Des estimations partielles de certaines de ces activités ont été réalisées par le Perspectives Climate Group. Tous ces facteurs, s'ils étaient pris en compte, augmenteraient le chiffre d’au moins 5,5 %.
Pour comprendre l'ampleur réelle de l'empreinte carbone des armées mondiales, les conclusions indiquent qu'il est nécessaire d'adopter de nouvelles méthodes de collecte et de traitement des données. Les critères développés par le CEOBS dans sa récente publication Framework for Military Greenhouse Gas Emission Reporting, destinée aux forces armées, aux gouvernements et aux organisations de la société civile, constituent des outils utiles à cet égard.
Les estimations présentées par SGR et CEOBS offrent à ceux (universitaires, scientifiques, organisations pacifistes et de la société civile) qui réclament depuis des années des informations détaillées et transparentes sur l'ampleur réelle des émissions de CO2 provenant de toutes les activités militaires des données concrètes, des arguments solides et des indications précises sur lesquels fonder leurs recherches et leur action.
Cependant, les émissions de CO2 ne sont pas le seul indicateur de l'impact des activités militaires sur le climat.

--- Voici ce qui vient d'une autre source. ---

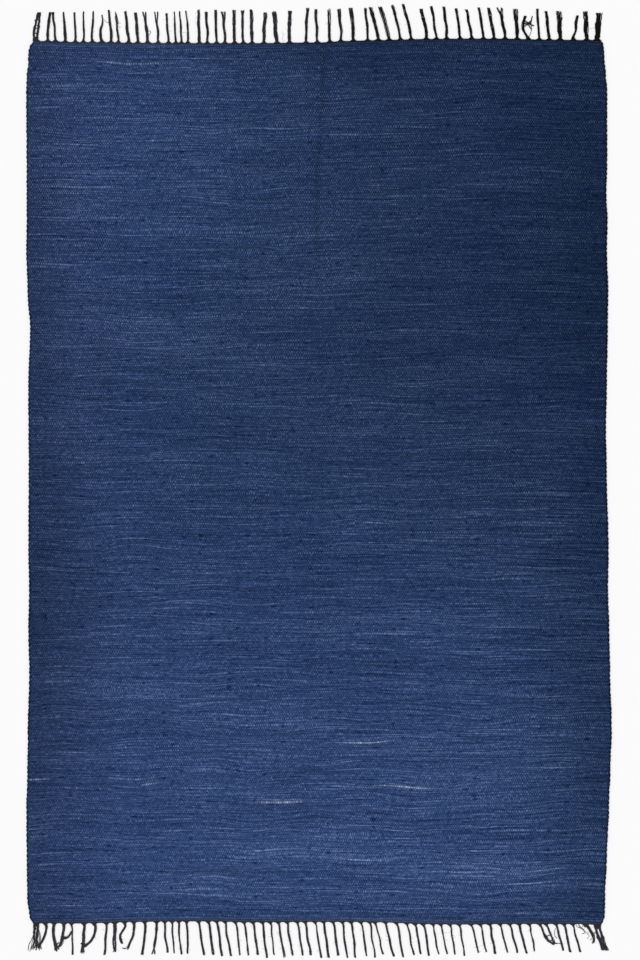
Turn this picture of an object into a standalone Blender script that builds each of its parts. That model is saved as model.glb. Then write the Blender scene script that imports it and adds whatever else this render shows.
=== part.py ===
"""A flat-woven rag rug lying flat: the woven panel and its two knotted fringes.

The rug lies on Z = 0 with its length along Y. The far end is +Y and the near end is -Y.
All sizes are in metres.
"""

import math
import random
from collections import namedtuple

import bmesh
import bpy

# Woven panel
WOVEN_LENGTH = 1.818
HALF_WIDTH = 0.600
THICKNESS = 0.0050
PICKS = 384  # passes of the rag weft, one raised rib each
RIB_DEPTH = 0.0012
PICK_SPREAD = 0.16  # how far a pick's width varies from the mean, as a share of it
LUMP = 0.0005  # how far the surface varies in height as the rag strips get thicker and thinner

# Selvedges: the weft turns round the outer warp end once in two picks
LOOP_DEPTH = 0.0014
LOOP_JITTER = 0.0004
SELVEDGE_HEIGHT = 0.0020  # the outermost point of the rounded edge
SHOULDER = 0.006  # from the edge to the full thickness
UNDER_SHOULDER_STEP = 0.038  # spacing of the points of the flat underside's long edges

# Storage fold across the middle of the far end, pressed in along the length
CREASE_X = 0.004
CREASE_LENGTH = 0.53
CREASE_FADE = 0.15
CREASE_HALF_WIDTH = 0.022
CREASE_DEPTH = 0.0009
INNER_SPREAD = 0.300  # place of the two inner columns where there is no crease

# Bow of the picks
BOW_SIDE = 0.008  # the picks climb by this much at the +X edge near the near end
BOW_START = 0.30  # from this X outwards
BOW_CENTRE = 0.20  # distance of the strongest bow from the near end
BOW_REACH = 0.22
RIPPLE = 0.0012
RIPPLE_ACROSS = 9.0  # radians a metre across the rug
RIPPLE_SLANT = 3.0  # radians a metre across the rug
RIPPLE_ALONG = 26.0  # radians over the rug's length
RIPPLE_DRIFT = 7.0  # radians over the rug's length
END_EASE = 8.0  # the picks run straight again within one part in this many from each end
PICK_SEED = 11

# Ends of the cloth and the heading, the line of knotted warp along each end
END_HEIGHT = 0.0036
END_POINTS = 100
END_ROWS = 3  # the first row of ribs stands this many half picks in from the end
GAP = 0.0003
HEADING_WIDTH = 0.0028
HEADING_HEIGHT = 0.0040
HEADING_OVERHANG = 0.0005  # the heading's ends stand this far past the cloth's corners

# Fringe strands
ROOT_WIDTH = 0.0110
ROOT_SHARE = 0.7  # a root takes at most this share of the distance to the next one
NECK = 0.004
NECK_HEIGHT = 0.0034
TIP_HEIGHT = 0.0018
STRAND_STATIONS = (0.44, 0.71, 1.0)  # places of a strand's sections beyond its neck
RIDGE_SHARE = 0.6  # width of a strand's upper side, as a share of its foot on the floor
PLACE_JITTER = 0.07  # share of the distance between strands
LENGTH_RANGE = (0.95, 1.04)
WIDTH_SCATTER = 0.20
LEAN_CURVE = 1.3  # a strand leans more and more towards its tip
WIGGLE = 0.0010
WIGGLE_TURN = 5.0  # radians over a strand's length
FAR_SEED = 21
NEAR_SEED = 22

Edge = namedtuple("Edge", "station left right")
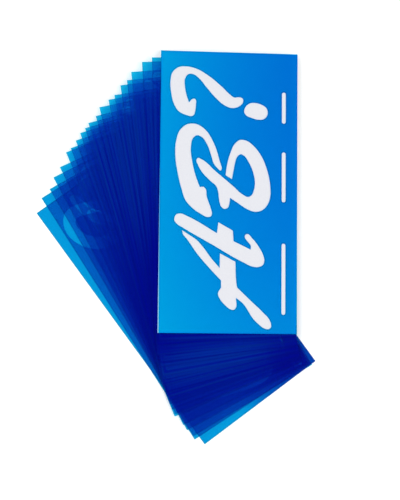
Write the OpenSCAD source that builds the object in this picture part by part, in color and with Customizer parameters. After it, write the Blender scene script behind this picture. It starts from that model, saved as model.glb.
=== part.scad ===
// Lettering stencil set: 21 loose film sheets, fanned out, with a white card under the top one.
// Each sheet has three characters and three spacing slots cut through it.
// Z is up and the bottom sheet lies on the ground, with the fan's box centred on the origin.

/* [Sheet] */
// Length of a sheet, along the line of characters
sheet_l = 286; // [250:1:330]
// Width of a sheet, across the characters
sheet_w = 140; // [125:1:170]
// Thickness of the film
film_t = 0.25; // [0.15:0.05:0.5]
// Clearance between a sheet and what lies on it
sheet_gap = 0.05; // [0.02:0.01:0.2]

/* [Card] */
// How much shorter than a sheet the white card is
card_short = 1; // [0:0.5:60]
// How much narrower than a sheet the white card is
card_narrow = 0.3; // [0:0.1:20]
// Thickness of the white card
card_t = 0.3; // [0.2:0.05:0.6]
// Turn of the card against the top sheet, in degrees
card_turn = -0.3; // [-1:0.1:1]
// How far the card sticks out at the top sheet's bottom left corner
card_peek = 0.9; // [0:0.1:3]
// How far the card's corner there lies above the top sheet's bottom edge
card_rise = 0.9; // [0:0.1:3]

/* [Characters] */
// Line that the characters stand on, from the sheet's bottom edge
base_line = 32; // [30:1:40]
// Margin between the top of a capital and the sheet's top edge
top_margin = 8; // [8:1:24]
// How much higher the small letters are drawn, to leave room for their tails
small_lift = 16; // [14:1:18]
// How much further in the small letters are drawn, to keep their tails clear of the sheet's end
small_indent = 8; // [6:1:10]
// Lean of the characters, as a share of their height
lean = 0.3; // [0.1:0.05:0.3]
// Margin before the first character's place
first_place = 6; // [4:1:16]
// Margin after the last character's place
last_margin = 7; // [6:1:20]
// How far the cut stands outside the drawn stroke
cut_growth = 0.1; // [0.05:0.05:0.3]

/* [Slots] */
// Width of a spacing slot
slot_w = 4; // [3:0.1:6]
// Centre line of the slots, from the sheet's edge
slot_line = 14; // [8:0.1:16]
// Length of the slot beside a capital
capital_slot = 52; // [30:1:60]
// Length of the slot beside a small letter or a number
narrow_slot = 40; // [20:1:50]

/* [Fan] */
// Centre that the fan is turned about, out from the sheet's right edge
fan_out = 58; // [40:1:90]
// Height of that centre above the top sheet's bottom edge
fan_up = 10; // [0:1:40]

/* [Hidden] */

film_blue = [0.02, 0.35, 0.85, 0.8];
card_white = [0.93, 0.92, 0.94];
outline_step = 2;     // length of the straight pieces in an outline's curves
stroke_step = 5;      // length of the straight pieces in a brush stroke
cap_steps = 8;        // straight pieces round the end of a brush stroke
drawn_h = 100;        // height of a capital in the tables below
drawn_step = 91;      // step from one character to the next in the tables below
through = 1;          // how far a cutter stands out of the film on each side

// How each sheet lies, from the top one down: its turn about the fan's centre, in degrees, then
// how far it has slipped across and along itself.
LIE = [
    [0, 0, 0], [1.8, -0.5, -1], [3.5, -2.5, 0.5], [5.8, -3, -1], [7.2, -1.5, -4], [8.6, -2, -3.5],
    [10.3, -1.5, -6.5], [11.5, -2.5, -6], [13.4, -4, -5], [14.9, -2.5, -7.5], [16.6, -3.5, -6.5],
    [17.6, -3.5, -7], [18.8, -4, -6], [20.3, -3.5, -6.5], [22, -3, -6], [22.9, -4.5, -5],
    [26.1, -1, -5], [28.4, -0.5, -3.5], [30.7, 1.5, -4], [32.9, 0.5, 0], [36.5, 5.5, 2.5]
];
sheet_count = len(LIE);

// Characters on each sheet, from the top one down
SETS = ["AB?", "CDE", "FGH", "IJK", "LMN", "OPQ", "RST", "UVW", "XYZ", "abc", "def", "ghi",
    "jkl", "mno", "pqr", "1t2", "3s8", "4uw", "5x6", "7v9", "0yz"];

// The top sheet's characters are outlines, because they are wide and lie nearer the eye.
// A third number marks a sharp corner, and the other points are joined by smooth curves.
A_LEG = [
    [99.8, 85.2, 1], [96, 84.3], [91.5, 80.6], [76.5, 69.9], [61.9, 57.2], [49.8, 45.6, 1],
    [42.5, 45.4, 1], [36.2, 48.6], [31.2, 46.6], [25.3, 41.7], [20.5, 35], [20.2, 32.2],
    [21.6, 30.8], [32.4, 30.3, 1], [26, 22.5], [18.6, 17.5], [12.6, 13.7], [6.1, 7.4], [1.6, 1],
    [1, -2.9], [2.6, -5.2], [5.6, -5.5], [9.9, -4.1], [17.9, 2.9], [28.9, 14.6], [42.8, 29.2, 1],
    [48.1, 30], [68.6, 31, 1], [77, 46.8, 1], [62.3, 47, 1], [71.3, 55], [83, 63.8],
    [90.6, 70.8], [93.3, 74.8], [96.4, 79.7], [98.7, 83.3]
];
A_STEM = [
    [116, 90.7], [116.7, 86.8], [114, 79.8], [97.3, 49.9, 1], [108.4, 48.6, 1], [100, 33.8, 1],
    [89.4, 33, 1], [81.1, 15.6, 1], [84.6, 15.4], [89.7, 19.1], [93.5, 21.6], [95.8, 21.3],
    [96.8, 19.3], [92.4, 13.9], [84.2, 7.4], [76.2, 3], [69.8, 1.6], [65.7, 3], [63.6, 7.4],
    [64.1, 14], [68, 22.8], [85.5, 54.3], [102.6, 84.6], [106.2, 90.4], [109.6, 93],
    [113.2, 92.8]
];
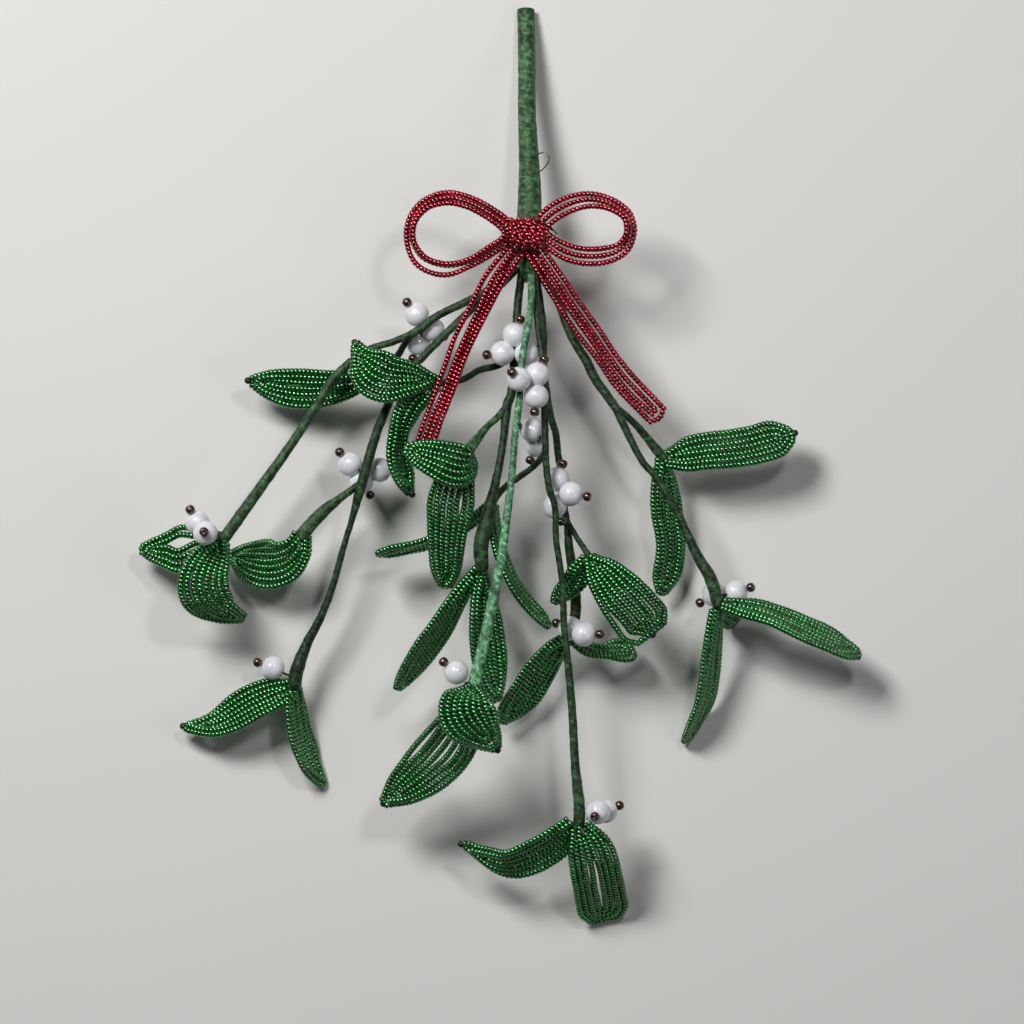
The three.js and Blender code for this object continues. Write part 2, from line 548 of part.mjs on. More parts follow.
// Round-cornered block of bead rows that wrap the middle of the bow.
function knot(grow) {
  const rings = [];
  const width = KNOT_ROWS * ROW;
  for (let k = 0; k <= KNOT_ROWS * 2; k += 1) {
    const shrink = k % 2 ? 1 : KNOT_GROOVE;
    const ends = k === 0 || k === KNOT_ROWS * 2 ? KNOT_ENDS : 1;
    const x = KNOT_CENTRE[0] + (k / KNOT_ROWS - 1) * (width / 2 + grow);
    rings.push(Array.from({ length: KNOT_SIDES }, (_, side) => {
      const angle = (side / KNOT_SIDES) * 2 * Math.PI;
      const square = Math.abs(Math.cos(angle)) ** KNOT_CORNERS + Math.abs(Math.sin(angle)) ** KNOT_CORNERS;
      const reach = shrink * ends * square ** (-1 / KNOT_CORNERS);
      return new THREE.Vector3(
        x,
        KNOT_CENTRE[1] + Math.cos(angle) * reach * (KNOT_HEIGHT / 2 + grow),
        KNOT_CENTRE[2] + Math.sin(angle) * reach * (KNOT_DEPTH / 2 + grow),
      );
    }));
  }
  return skin(rings);
}

// --- berries --------------------------------------------------------------------------------

function pearls(cluster, grow) {
  return join(cluster.pearls.map(([centre]) => {
    const ball = new THREE.SphereGeometry(PEARL_RADIUS + grow, PEARL_SIDES, PEARL_RINGS);
    return solidFromGeometry(ball.translate(...centre));
  }));
}

// Bronze wires of a cluster, with the stop bead of each pearl.
function wires(cluster, grow) {
  const hub = new THREE.Vector3(...cluster.hub);
  return join(cluster.pearls.map(([spot, way]) => {
    const centre = new THREE.Vector3(...spot);
    const out = new THREE.Vector3(...way).normalize();
    const stop = centre.clone().addScaledVector(out, PEARL_RADIUS + STOP_GAP + STOP_HALF);
    const line = [hub, centre, stop].map((p) => [p.x, p.y, p.z, WIRE_RADIUS]);
    const half = STOP_HALF + grow;
    const face = STOP_FACE * STOP_RADIUS;
    const profile = [[0, -half], [face, -half], [STOP_RADIUS + grow, 0], [face, half], [0, half]]
      .map(([x, y]) => new THREE.Vector2(x, y));
    const bead = new THREE.LatheGeometry(profile, STOP_SIDES);
    bead.applyQuaternion(new THREE.Quaternion().setFromUnitVectors(new THREE.Vector3(0, 1, 0), out));
    bead.translate(...stop);
    return tube(line, WIRE_SIDES, grow).add(solidFromGeometry(bead));
  }));
}

// --- the bunch --------------------------------------------------------------------------------

const two = (number) => String(number).padStart(2, '0');

// Every piece, the ones that give way to the pieces before them last.
const pieces = [
  ...Object.entries(STEMS).map(([name, { finish, branches }]) => (
    { name, finish, make: (grow) => stem(branches, grow) })),
  ...BERRIES.map((cluster, i) => (
    { name: `berry_wires_${two(i + 1)}`, finish: 'bronze', make: (grow) => wires(cluster, grow) })),
  ...BERRIES.map((cluster, i) => (
    { name: `berries_${two(i + 1)}`, finish: 'pearl', make: (grow) => pearls(cluster, grow) })),
  ...LEAVES.map((leaf, i) => (
    { name: `leaf_${two(i + 1)}`, finish: 'bead', make: (grow) => leafBlade(leaf, grow) })),
  { name: 'bow_tails', finish: 'redBead', make: (grow) => join(TAILS.map((line) => tail(line, grow))) },
  ...Object.entries(LOOPS).map(([name, line]) => (
    { name, finish: 'redBead', make: (grow) => loopBand(line, grow) })),
  { name: 'bow_knot', finish: 'redBead', make: (grow) => knot(grow) },
];

// The largest connected body of a solid, as positions and triangles.
function largestBody(solid) {
  const mesh = solid.getMesh();
  const owner = Array.from({ length: mesh.vertProperties.length / 3 }, (_, i) => i);
  const root = (i) => {
    let at = i;
    while (owner[at] !== at) at = owner[at];
    return at;
  };
  const corners = mesh.triVerts;
  for (let i = 0; i < corners.length; i += 3) {
    owner[root(corners[i + 1])] = root(corners[i]);
    owner[root(corners[i + 2])] = root(corners[i]);
  }
  const sizes = new Map();
  for (let i = 0; i < corners.length; i += 3) {
    sizes.set(root(corners[i]), (sizes.get(root(corners[i])) ?? 0) + 1);
  }
  const largest = [...sizes].sort((a, b) => b[1] - a[1])[0][0];
  const kept = [];
  for (let i = 0; i < corners.length; i += 3) {
    if (root(corners[i]) === largest) kept.push(corners[i], corners[i + 1], corners[i + 2]);
  }
  const geometry = new THREE.BufferGeometry();
  geometry.setAttribute('position', new THREE.BufferAttribute(mesh.vertProperties, 3));
  geometry.setIndex(kept);
  return geometry.toNonIndexed();
}

function boxOf(solid) {
  const mesh = solid.getMesh();
  return new THREE.Box3().setFromArray(mesh.vertProperties);
}

// The table top: what reaches below it is cut flat.
function belowTable() {
  const slab = new THREE.BoxGeometry(TABLE_SIDE, TABLE_SIDE, TABLE_DEPTH);
  return solidFromGeometry(slab.translate(0, 0, -TABLE_DEPTH / 2));
}

function build() {
  const group = new THREE.Group();
  const table = belowTable();
  const earlier = [];
  for (const { name, finish, make } of pieces) {
    let solid = make(0);
    const box = boxOf(solid);
    if (box.min.z < 0) solid = solid.subtract(table);
    for (const other of earlier) {
      if (box.intersectsBox(other.box)) solid = solid.subtract(other.grown);
    }
    const grown = make(GAP);
    earlier.push({ grown, box: boxOf(grown) });
    const geometry = largestBody(solid);
    geometry.computeVertexNormals();
    const mesh = new THREE.Mesh(geometry, new THREE.MeshStandardMaterial(COLOURS[finish]));
    mesh.name = name;
    group.add(mesh);
  }
  const bounds = new THREE.Box3().setFromObject(group);
  const centre = bounds.getCenter(new THREE.Vector3());
  group.position.set(-centre.x, -centre.y, -bounds.min.z);
  return group;
}

export default build();
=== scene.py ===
"""A bunch of mistletoe made of glass seed beads, lying on a pale table.

Wire strung with beads makes the leaves and the bow, pearls make the berries, and wrapped
tape covers the stems. Lengths in the tables are millimetres, and the scene is in metres.
"""
import itertools
import math

import bpy
from bpy.props import FloatProperty, FloatVectorProperty, IntProperty, PointerProperty
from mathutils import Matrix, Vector, noise


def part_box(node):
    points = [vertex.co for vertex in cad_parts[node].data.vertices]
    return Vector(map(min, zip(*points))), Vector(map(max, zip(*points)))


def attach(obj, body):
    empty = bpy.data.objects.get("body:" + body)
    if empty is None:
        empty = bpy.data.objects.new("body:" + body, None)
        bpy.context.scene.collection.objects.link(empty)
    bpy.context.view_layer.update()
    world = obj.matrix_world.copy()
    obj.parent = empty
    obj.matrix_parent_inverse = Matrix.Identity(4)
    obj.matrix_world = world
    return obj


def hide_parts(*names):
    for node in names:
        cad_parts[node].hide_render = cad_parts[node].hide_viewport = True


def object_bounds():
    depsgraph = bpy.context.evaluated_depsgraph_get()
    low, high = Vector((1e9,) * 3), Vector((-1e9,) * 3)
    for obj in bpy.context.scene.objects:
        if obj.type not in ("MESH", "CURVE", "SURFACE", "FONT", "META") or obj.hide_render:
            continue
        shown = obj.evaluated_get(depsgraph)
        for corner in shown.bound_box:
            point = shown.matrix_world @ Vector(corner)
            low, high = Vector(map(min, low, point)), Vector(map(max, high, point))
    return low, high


bl_info = {
    "name": "Beaded Mistletoe Bunch",
    "version": (1, 0, 0),
    "blender": (4, 5, 0),
    "location": "View3D > Sidebar > Mistletoe",
    "description": "Strings a bunch of beaded mistletoe with pearls, taped stems and a bow",
    "category": "Object",
}

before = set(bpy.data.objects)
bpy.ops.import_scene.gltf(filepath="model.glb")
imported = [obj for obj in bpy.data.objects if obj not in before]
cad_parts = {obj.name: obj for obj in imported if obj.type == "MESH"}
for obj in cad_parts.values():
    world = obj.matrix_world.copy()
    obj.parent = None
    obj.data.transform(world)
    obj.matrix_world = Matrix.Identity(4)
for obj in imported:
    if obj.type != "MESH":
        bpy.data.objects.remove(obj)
CAD_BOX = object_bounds()

MM = 0.001
UP = Vector((0, 0, 1))
PATH_STEPS = 10  # samples between two points of a line

ROW = 2.1  # width of one row of seed beads
LEAF_STRANDS = 7  # rows of beads in most leaves
LEAF_CUP = 0.6  # how far a leaf's edges rise above its middle
LEAF_STEPS = 48  # points along one strand of a leaf or tail
TIP_CROWD = 0.66  # how close the rows press together before one ends, at the tip
BASE_CROWD = 0.62  # and at the base
TIP_GAP = 0.95  # rows from the end of one pair of strands to the end of the pair inside it
FADE_ROWS = 1.2  # rows over which a strand takes up its width
WHOLE = 0.999  # a strand is drawn where it has this share of its width
SLIT_EASE = 0.35  # share of a slit over which it opens, and closes again
SCAN_STEPS = 400  # places where a leaf's width is compared with its rows
SWAY = 0.15  # how far a strand strays sideways
HEAVE = 0.3  # and up and down

BEAD_PROFILE = [(0.76, -1), (0.96, -0.6), (1, 0), (0.96, 0.6), (0.76, 1)]  # (radius, half length)
BEAD_SIDES = 8
HEADROOM = 1.05  # how many times its own radius a bead's middle stays under the frame's top
THREAD_SIDES = 5
GREEN_GLOSS, RED_GLOSS = 0.75, 0.5
SHADE_SEED = 17  # keeps how beads vary in colour apart from how they vary in size

PEARL_RADIUS = 4.0
PEARL_RINGS = 16
PEARL_SIDES = 26
PEARL_POLE = 0.02  # share of the half turn left flat at each end of a pearl
STOP_RADIUS = 1.55
STOP_HALF = 1.25
STOP_GAP = 0.1  # from a pearl to the bead that stops it
STOP_PROFILE = [(0.55, -1), (0.85, -0.75), (1, -0.25), (1, 0.25), (0.85, 0.75), (0.55, 1),
                (0.3, 1), (0.3, 0.6)]  # (radius, half length)
STOP_SIDES = 14
BERRY_WIRE = (0.35, 8)  # radius and sides of a wire
KNOT_WIRE = (0.3, 6)
LOOP_WIRE = (0.2, 6)

STEM_SIDES = 14
STEM_STEPS = 16  # samples between two points of a branch
WRINKLE = 0.12  # depth of the tape's wrinkles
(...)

Les activités liées à la géo-ingénierie, qui visent à perturber le climat pour l'utiliser comme arme de guerre, conçues et menées dans le secret, sont extrêmement destructrices.
Un engagement à inclure les émissions de CO2 provenant des activités militaires pourrait constituer un premier pas non seulement vers leur réduction, mais surtout vers la rupture du voile de silence, de privilège et de secret qui entoure l'activité militaire et son caractère destructeur, la soustrait à la responsabilité publique et inculque aux organisations militaires un sentiment d'avoir des objectifs supérieurs et donc d'invulnérabilité.